L’ondulation des plis de sa tunique lui confère légèreté et élégance. Ceinte d’une écharpe de commandement et la poitrine en partie découverte, elle porte le bonnet phrygien et tient d’une main un faisceau de licteurs, en allusion à la République « une et indivisible ».
Aimé-Jules Dalou
Le Triomphe de la République (détail : La Justice), 1879, Paris, musée du Petit Palais
Par le sens du mouvement et le réalisme accordé aux personnages, Dalou renouvelle les conventions de la sculpture commémorative. La figure du Travail est symbolisée par un forgeron ; celle de La Justice est précédée d’un enfant (L’Équité) portant la balance dans ses bras. Ces deux figures encadrent le char portant la République en triomphe.
Place de la Nation
Paris. – Place de la Nation – Le Triomphe de la République
Un monument provisoire en plâtre peint fut inauguré à l’occasion des fêtes du centenaire de la République, en 1889. La version définitive en bronze fut inaugurée dix ans plus tard, le 19 décembre 1899.

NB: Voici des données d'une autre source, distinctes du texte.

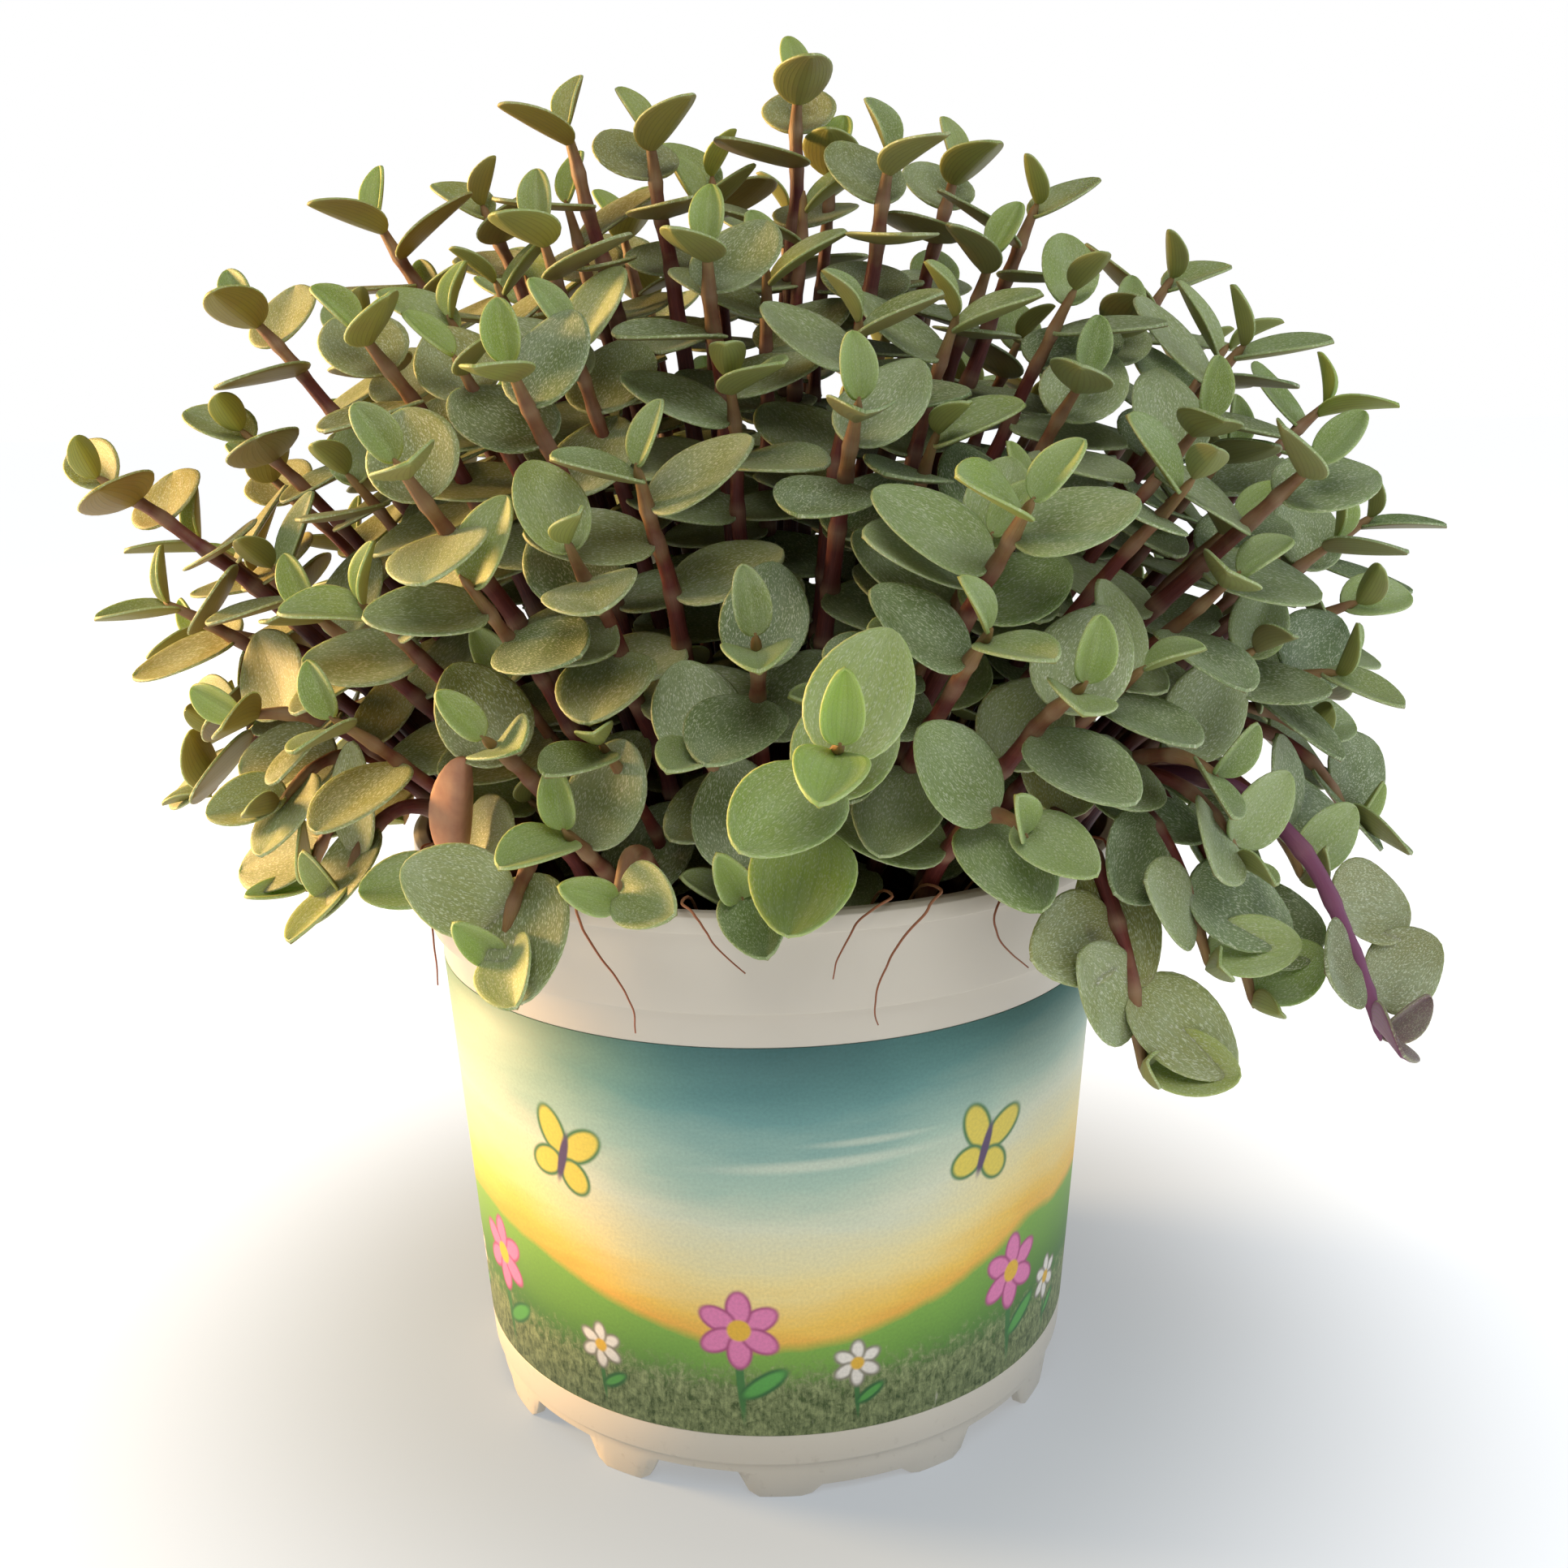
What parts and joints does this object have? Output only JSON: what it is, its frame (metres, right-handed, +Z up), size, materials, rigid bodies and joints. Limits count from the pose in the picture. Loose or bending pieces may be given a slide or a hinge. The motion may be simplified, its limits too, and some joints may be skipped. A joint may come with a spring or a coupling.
{
  "type": "potted turtle vine",
  "caption": "Turtle vine with small fleshy leaves on upright maroon stems, growing from potting mix in a tapered plastic pot with a picture label and a notched foot.",
  "frame": {"origin": "on the pot's axis at table level, under the middle of the whole plant", "axes": "+Z up along the pot's axis; -Y is the side the plant shows best; +X is to the right seen from there"},
  "size_m": [0.2318, 0.1984, 0.2245],
  "materials": {
    "pot_plastic": "satin injection-moulded polypropylene, warm white",
    "label_film": "printed film moulded into the wall, sky over a meadow",
    "potting_mix": "moist peat and bark crumbs, very rough",
    "leaf": "living leaf, satin blue-green with fine pale specks, on maroon stems"
  },
  "bodies": {
    "root": {"pot": "pot_plastic", "picture_label": "label_film", "potting_mix": "potting_mix", "shoot_rim_1": "leaf", "shoot_rim_2": "leaf", "shoot_rim_3": "leaf", "shoot_rim_4": "leaf", "shoot_rim_5": "leaf", "shoot_rim_6": "leaf", "shoot_rim_7": "leaf", "shoot_rim_8": "leaf", "shoot_crown_1": "leaf", "shoot_crown_2": "leaf", "shoot_crown_3": "leaf", "shoot_crown_4": "leaf", "shoot_crown_5": "leaf", "shoot_crown_6": "leaf", "shoot_crown_7": "leaf", "shoot_crown_8": "leaf", "shoot_crown_9": "leaf", "shoot_crown_10": "leaf", "shoot_front_1": "leaf", "shoot_front_2": "leaf", "shoot_front_3": "leaf", "shoot_front_4": "leaf", "shoot_front_5": "leaf", "shoot_front_6": "leaf", "shoot_front_7": "leaf", "shoot_front_8": "leaf", "shoot_front_9": "leaf", "shoot_front_10": "leaf", "shoot_left_1": "leaf", "shoot_left_2": "leaf", "shoot_left_3": "leaf", "shoot_left_4": "leaf", "shoot_left_5": "leaf", "shoot_left_6": "leaf", "shoot_left_7": "leaf", "shoot_left_8": "leaf", "shoot_right_1": "leaf", "shoot_right_2": "leaf", "shoot_right_3": "leaf", "shoot_right_4": "leaf", "shoot_right_5": "leaf", "shoot_right_6": "leaf", "shoot_right_7": "leaf", "shoot_right_8": "leaf", "shoot_right_9": "leaf", "shoot_back_1": "leaf", "shoot_back_2": "leaf", "shoot_back_3": "leaf", "shoot_back_4": "leaf", "shoot_back_5": "leaf", "shoot_back_6": "leaf", "shoot_back_7": "leaf", "shoot_back_8": "leaf", "shoot_back_9": "leaf", "shoot_back_10": "leaf", "shoot_back_11": "leaf", "shoot_back_12": "leaf"}
  },
  "joints": []
}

Un grand bassin circulaire et une large plate-bande plantée d’arbres environnaient le Triomphe de la République de Dalou. En 1908, on installa des monstres marins crachant des jets d’eau vers le groupe monumental, réalisés par le sculpteur animalier Georges Gardet (1863-1891). Ce bestiaire fut retiré et fondu pendant la Seconde guerre mondiale. Le bassin initial disparut lors de la construction de la première ligne du RER, qui passe sous la place de la Nation.
Aimé-Jules Dalou (1838-1902)
Le Triomphe de la République (détail : La Paix), 1879-99, bronze, Paris, place de la Nation
Derrière le char, la figure de La Paix répand les fruits de l’abondance sur le passage du char de la République.
Aimé-Jules Dalou (1838-1902)
Le Triomphe de la République (détail : Enfant à la corne d’abondance : La Richesse), 1879-99, bronze, Paris, place de la Nation
En dehors de l’enfant symbolisant L’Équité, deux autres enfants représentent L’Instruction (portant un livre) et La Richesse (s’emparant d’une corne d’abondance).
La Richesse
Le bel enfant personnifiant La Richesse porte les cheveux mi-longs qui tombent ne cascade, alors qu’il s’efforce de ramener vers lui une corne d’abondance déversant ses fruits.